Fabien Grasser: Des tensions sont à nouveau apparues avec le Nord-Soudan dont les troupes occupent Abyei et des combats se poursuivent dans le Kordofan-Sud, des zones limitrophes entre les deux futurs États. Existe-t-il un risque de nouvel embrasement?

Jean Asselborn: Il s'agit des seules régions du Nord où il y a du pétrole. Les troupes de Khartoum sont à Abyei en réaction à une provocation des troupes du Sud-Soudan au cours de laquelle 22 soldats nordistes ont été tués. Les Ethiopiens vont déployer plusieurs milliers d'hommes dans la région sous mandat de l'ONU pour tenter de ramener le calme et prévenir de nouveaux combats. La question d'Abyei devait être réglée par un référendum, mais il n'a pas eu lieu. Cependant, il nous faut aussi envoyer un signal fort au Nord-Soudan, démontrer qu'il est également important.

Fabien Grasser: Car avec l'indépendance du Sud, certains évoquent un risque d'éclatement du reste du Soudan...

Jean Asselborn: Tenir compte des intérêts du Nord est une recommandation que nous font beaucoup de pays africains, car ce risque existe. Cela dit, quand on parle des Etats africains, il faut ajouter que l'indépendance du Sud-Soudan n'est pas toujours bien vue, car certains craignent que cela réveille des velléités d'indépendance dans leur propre pays.

Fabien Grasser: Le président Omar el-Béchir a reconnu le référendum de janvier. Il s'agit d'un geste fort qu'il a adressé à la communauté internationale, alors même qu'il est inculpé par la Cour pénale internationale pour génocide et crimes de guerre au Darfour. Peut-il négocier quelque chose?

Jean Asselborn: Béchir a reconnu le référendum, reste à savoir s'il va reconnaître l'indépendance, car il est souvent imprévisible. Mais en ce qui concerne une éventuelle contrepartie, je pense que la politique commettrait une énorme faute si elle voulait se substituer à la justice.

Fabien Grasser: Plus généralement sur l'Afrique, vous-même, mais aussi le ministre de l'Economie y multipliez les déplacements avec le sentiment que l'on sort d'une relation purement basée sur l'aide à la coopération...

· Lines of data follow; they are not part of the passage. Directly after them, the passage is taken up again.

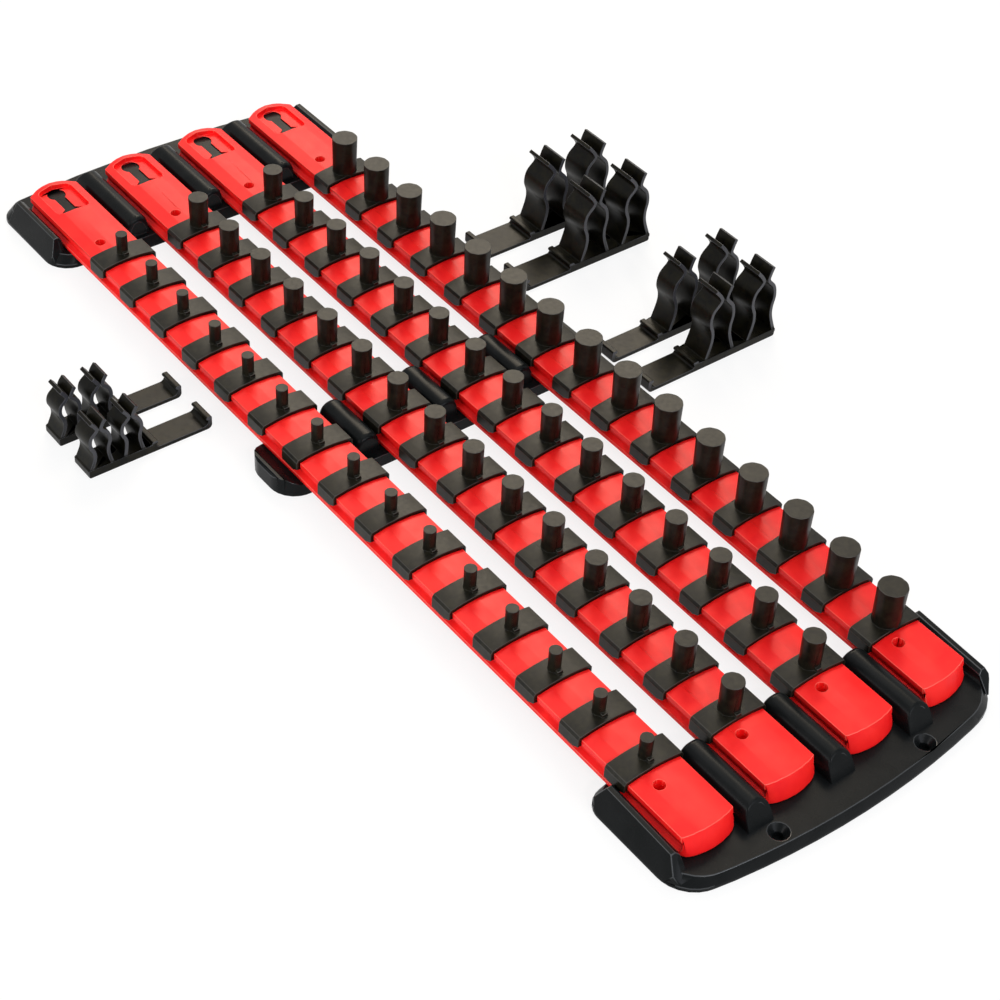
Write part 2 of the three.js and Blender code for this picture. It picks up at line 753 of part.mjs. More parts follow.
// A clip's strip with its hook and ridge, and two pairs of fingers.
// The hook is at hookX and the strip runs from there the way given as 1 or -1.
// The gaps are those before, between and after the two pairs of fingers.
function toolClip(hookX, way, gaps, grip, tipZ, length) {
  const innerX = hookX + way * hookThickness;
  const lipX = innerX + way * hookLip;
  const ridgeX = innerX + way * seatLength;
  const ridgeEndX = ridgeX + way * ridgeThickness;
  const nearX = ridgeEndX + way * (gaps[0] + grip);
  const farX = nearX + way * (gaps[1] + grip + grip);
  const endX = farX + way * (gaps[2] + grip);
  const lipZone = hookHeight - hookThickness;
  const strip = prismY(
    [
      [hookX, 0],
      [hookX, hookHeight],
      [lipX, hookHeight],
      [lipX, lipZone],
      [innerX, lipZone],
      [innerX, stripThickness],
      [ridgeX, stripThickness],
      [ridgeX, ridgeHeight],
      [ridgeEndX, ridgeHeight],
      [ridgeEndX, baseThickness],
      [endX, baseThickness],
      [endX, 0],
    ],
    0,
    length,
  );
  const fingers = [nearX, farX].flatMap((x) => [-1, 1].map((side) => fingerSection(x, side, grip, tipZ)));
  const ring = (section, y, slope) => section.map(([x, z]) => {
    return new THREE.Vector3(x, y + (slope * z) / tipZ, z);
  });
  return fingers.reduce((sum, section) => {
    const rings = [ring(section, 0, fingerTaper), ring(section, length, -fingerTaper)];
    return sum.add(solidOf(loft(rings)));
  }, strip);
}

// The whole holder
const holder = new THREE.Group();

function addPiece(name, solid, finish, x, y) {
  const mesh = new THREE.Mesh(geometryOf(solid), new THREE.MeshStandardMaterial(finish));
  mesh.name = name;
  mesh.position.set(x, y, 0);
  holder.add(mesh);
}

addPiece("front_tray", frontTray(), blackPlastic, 0, 0);
addPiece("middle_tray", middleTray(), blackPlastic, 0, 0);
addPiece("rear_tray", rearTray(), blackPlastic, 0, 0);

railShares.forEach((share, i) => {
  const railX = share * railSpacing;
  const railName = "rail_" + (i + 1);
  addPiece(railName, rail(railNoseSkews[i]), redPlastic, railX, railShifts[i]);
  const single = socketClip(postRadii[i], postHeights[i]);
  const pair = clipPair(single);
  for (let number = 1; number <= clipCount; number++) {
    const y = railRearY - clipRearGap - (number - 1) * clipPitch;
    const paired = number <= pairCounts[i] * 2;
    const base = railName + "_clip_" + String(number).padStart(2, "0");
    if (paired) addPiece(base + "_" + String(number + 1).padStart(2, "0"), pair, blackPlastic, railX, y);
    else addPiece(base, single, blackPlastic, railX, y);
    if (paired) number++;
  }
});

smallStripYs.forEach(([startY, endY], i) => {
  const clip = toolClip(smallHookX, -1, smallGaps, smallGrip, smallTipZ, endY - startY);
  addPiece("small_tool_clip_" + (i + 1), clip, glossBlackPlastic, 0, startY);
});

largeStripYs.forEach(([startY, endY], i) => {
  const clip = toolClip(largeHookX, 1, largeGaps, largeGrip, largeTipZ, endY - startY);
  addPiece("large_tool_clip_" + (i + 1), clip, glossBlackPlastic, 0, startY);
});

export default holder;
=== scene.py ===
# %% [markdown]
# A socket holder for a tool drawer: four red rails lie on three black trays, and each
# rail carries fifteen black clips with a post for a socket. Six loose tool clips with
# sprung fingers lie beside it.
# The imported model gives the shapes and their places. This script dresses it, so the
# first step loads that model.

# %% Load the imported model
import json
import math
import bmesh
import bpy
from mathutils import Matrix, Vector

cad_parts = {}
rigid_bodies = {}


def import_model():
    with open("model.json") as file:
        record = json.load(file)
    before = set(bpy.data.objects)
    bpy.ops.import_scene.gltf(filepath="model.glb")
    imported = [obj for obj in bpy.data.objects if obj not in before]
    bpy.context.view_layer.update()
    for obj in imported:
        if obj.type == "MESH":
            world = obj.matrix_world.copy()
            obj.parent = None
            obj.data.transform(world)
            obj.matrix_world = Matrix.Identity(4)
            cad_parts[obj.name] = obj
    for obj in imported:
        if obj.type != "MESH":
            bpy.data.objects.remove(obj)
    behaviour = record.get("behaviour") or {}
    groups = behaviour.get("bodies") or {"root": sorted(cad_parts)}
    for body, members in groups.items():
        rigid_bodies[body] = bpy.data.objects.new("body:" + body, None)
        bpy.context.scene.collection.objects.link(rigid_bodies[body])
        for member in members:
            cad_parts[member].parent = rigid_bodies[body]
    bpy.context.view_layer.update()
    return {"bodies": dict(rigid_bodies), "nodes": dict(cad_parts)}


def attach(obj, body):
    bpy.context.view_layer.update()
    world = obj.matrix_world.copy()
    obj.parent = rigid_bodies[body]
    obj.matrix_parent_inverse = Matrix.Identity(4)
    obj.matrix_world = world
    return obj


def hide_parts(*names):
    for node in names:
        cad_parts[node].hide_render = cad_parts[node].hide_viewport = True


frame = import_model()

# %% [markdown]
# Sizes are written in millimetres, as on a drawing, and Blender works in metres.
# Colours are written as the hex values that a paint program shows. Blender's shaders
# want linear light, so one function turns the first into the second.

# %% Units and colours
MM = 0.001


def colour(hex_value):
    """A linear colour with alpha, from an sRGB hex value."""
    parts = [int(hex_value[i:i + 2], 16) / 255 for i in (1, 3, 5)]
    linear = [p / 12.92 if p <= 0.04045 else ((p + 0.055) / 1.055) ** 2.4 for p in parts]
    return (*linear, 1.0)


print("the red of the rails in linear light:", [round(v, 3) for v in colour("#f4161a")])

# %% [markdown]
# The camera comes first, so that every later step can be looked at from it. A long lens
# stands at the front left, well above the bench, and is turned a little about its own
# axis, which is why the rails run so steeply across the picture.

# %% Camera
CAMERA_MM = (-453.3, -598.8, 626.3)
CAMERA_AZIMUTH, CAMERA_ELEVATION, CAMERA_ROLL = 39.761, 41.994, 3.686
SENSOR_MM = 36.0
FOCAL_SHARE = 2.2418
FARTHEST_SEEN_M = 20


def camera_axes(azimuth, elevation, roll):
    """The camera's right, up and backward directions."""
    a, e, r = (math.radians(v) for v in (azimuth, elevation, roll))
    back = Vector((-math.sin(a) * math.cos(e), -math.cos(a) * math.cos(e), math.sin(e)))
    level = Vector((math.cos(a), -math.sin(a), 0))
    right = level * math.cos(r) + back.cross(level) * math.sin(r)
    return right, back.cross(right), back


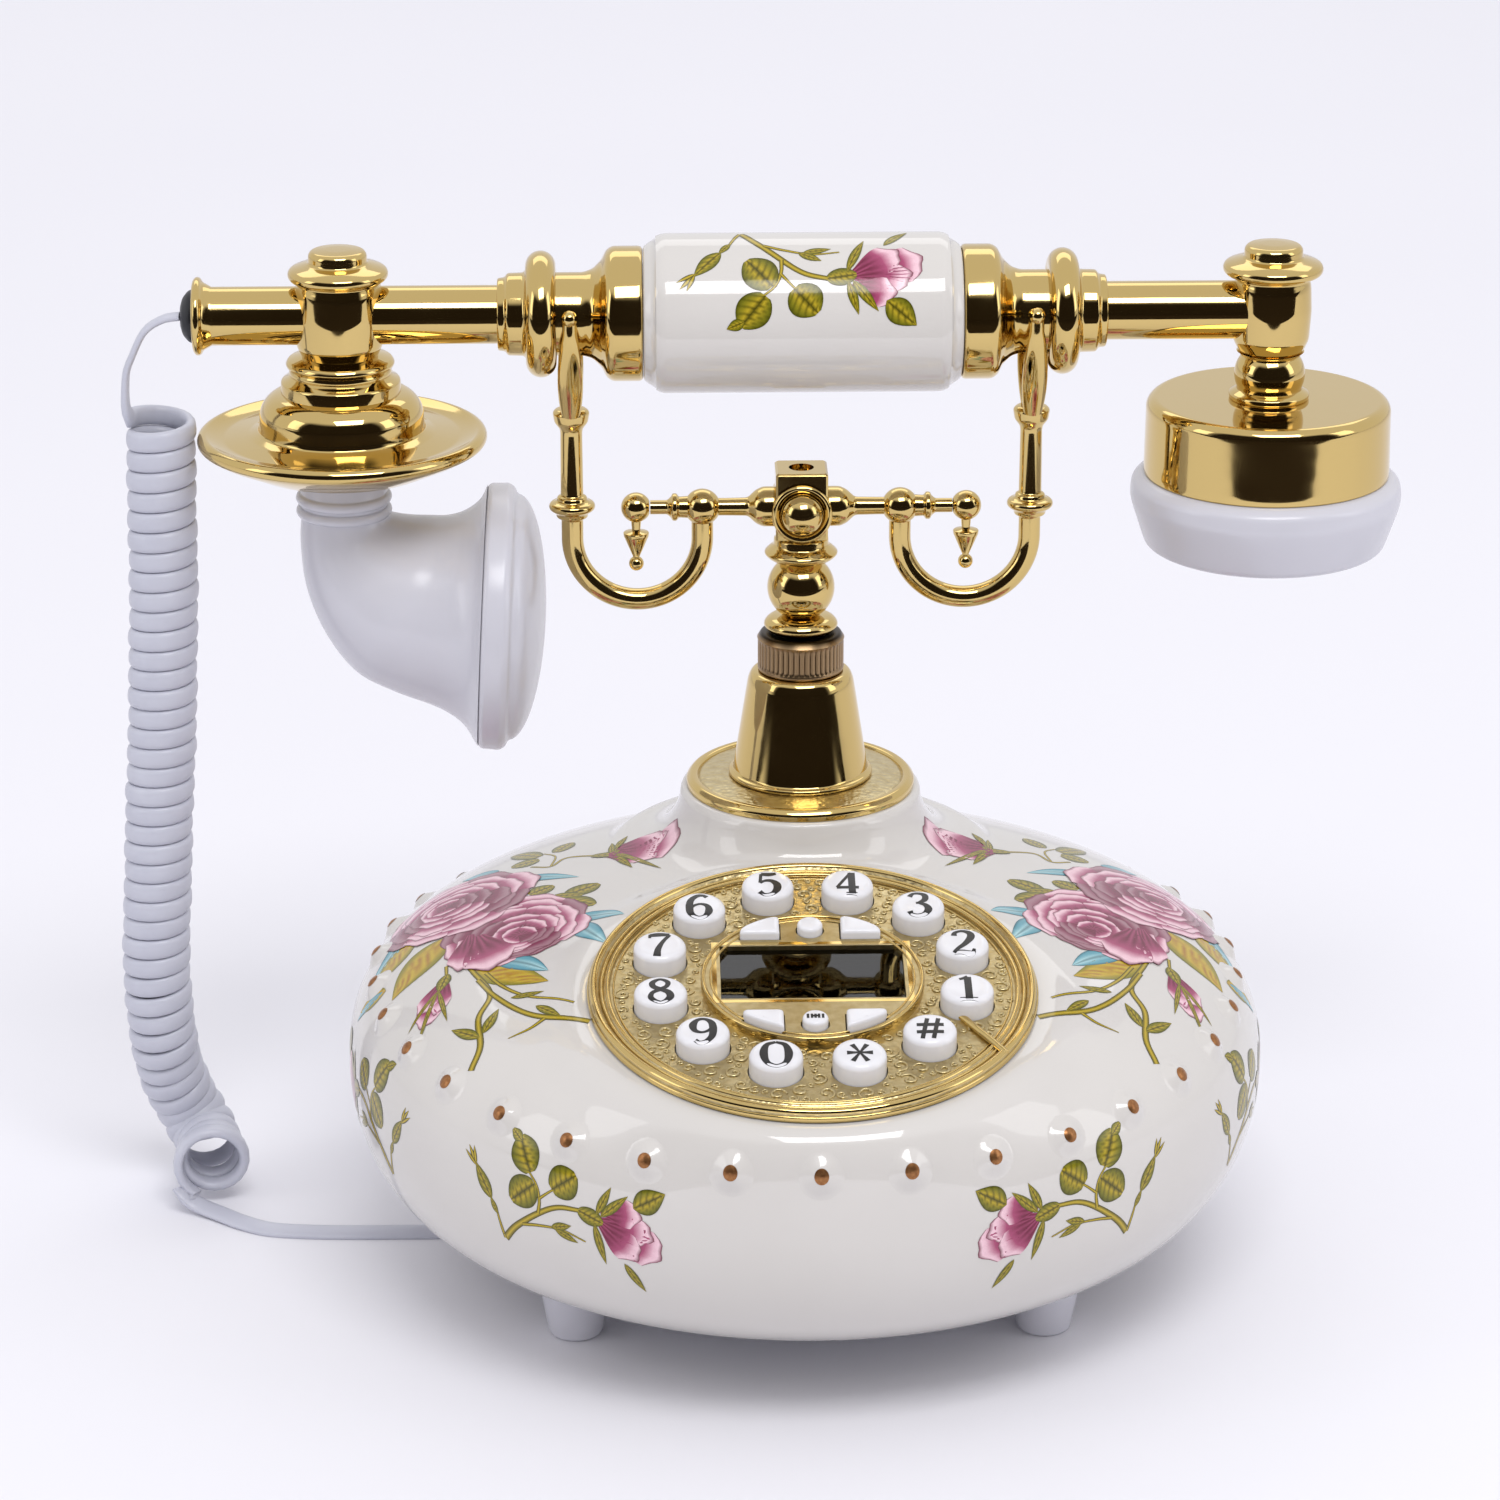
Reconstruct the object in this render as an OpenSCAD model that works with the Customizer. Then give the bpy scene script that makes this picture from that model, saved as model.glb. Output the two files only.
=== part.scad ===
// Ornate desk telephone: glazed ceramic base on four feet, push-button dial plate,
// gold-plated column with a forked cradle, and a gold handset on a flat curly cord.
// The origin is on the desk under the middle of the ceramic body; the front faces -Y.

/* [Ceramic base] */
// Radius of the body at its widest
body_r = 109; // [100:0.5:115]
// Height of the widest line above the desk
girth_z = 54; // [50:0.5:58]
// Height of the dome above the desk
dome_z = 95; // [92:0.5:98]
// Thickness of the ceramic wall
wall = 4; // [3:0.5:5]
// Height of the feet
foot_h = 13; // [12.5:0.5:15]

/* [Dial] */
// Radius of the dial plate
dial_r = 51.3; // [50:0.1:52]
// Slope of the dial plate towards the front
dial_tilt = 11.2; // [10:0.1:12]
// Radius of the circle that the number keys stand on
key_ring_r = 36.1; // [35.5:0.1:36.5]
// Radius of a number key
key_r = 6.1; // [5.5:0.1:6.3]
// Height of a number key above the plate
key_rise = 5.2; // [4:0.1:6]
// Travel of a number key
key_travel = 1.2; // [0.8:0.1:1.3]

/* [Column and cradle] */
// Distance of the column behind the middle of the body
column_y = 35; // [34:0.5:36]
// Height of the cradle's cross bar
bar_z = 178.2; // [177:0.1:180]
// Distance of each fork from the column
fork_x = 54.6; // [54:0.1:55]
// Radius of the fork's tube
fork_r = 2.6; // [2.2:0.1:2.8]

/* [Handset] */
// Height of the handset's axis when it is on the cradle
handset_z = 226; // [226:0.1:227]
// Radius of the handset's tubes
tube_r = 6.9; // [6.5:0.1:7.2]
// Distance of the transmitter from the column
mic_x = 108.8; // [108:0.1:110]
// Distance of the receiver from the column
ear_x = 110.9; // [110:0.1:112]

/* [Hidden] */
$fn = 64;
NUMBER_KEYS = ["key_1", "key_2", "key_3", "key_4", "key_5", "key_6",
               "key_7", "key_8", "key_9", "key_0", "key_star", "key_hash"];
FUNCTION_KEYS = ["key_redial", "key_up", "key_flash", "key_volume", "key_call_back", "key_down"];

// Ceramic body: height of its lower lip, and the lip's radius
lip_z = 15.5;
lip_r = 71.5;
dome_n = 2.6;
belly_n = 2.2;
neck_top_z = 107.9;
neck_r = 29;
pearl_count = 34;
pearl_z = 71;
pearl_sway = 3.2;
pearl_r = 3.4;
foot_x = 55.2;
foot_y = 44.5;
plate_r = 67.5;
plate_z = 11.5;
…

Jean Asselborn: Il y a en effet un changement de paradigme initié à la fin de la présidence luxembourgeoise de I'UE en 2005, où nous avons considéré qu'il faut voir plus large, engager un dialogue politique. Le Luxembourg a ainsi établi une représentation permanente au siège de l'Union africaine, à Addis-Abeba. Même si la coopération reste le point le plus important dans nos relations avec l'Afrique, il faut reconnaître que le continent possède un potentiel économique énorme. Je constate dans mes échanges avec mes homologues africains que le Luxembourg est assez bien vu et son point de vue écouté, car il n'a jamais été une puissance coloniale. Nous n'avons jamais donné de leçons aux Africains sur la manière dont ils doivent vivre.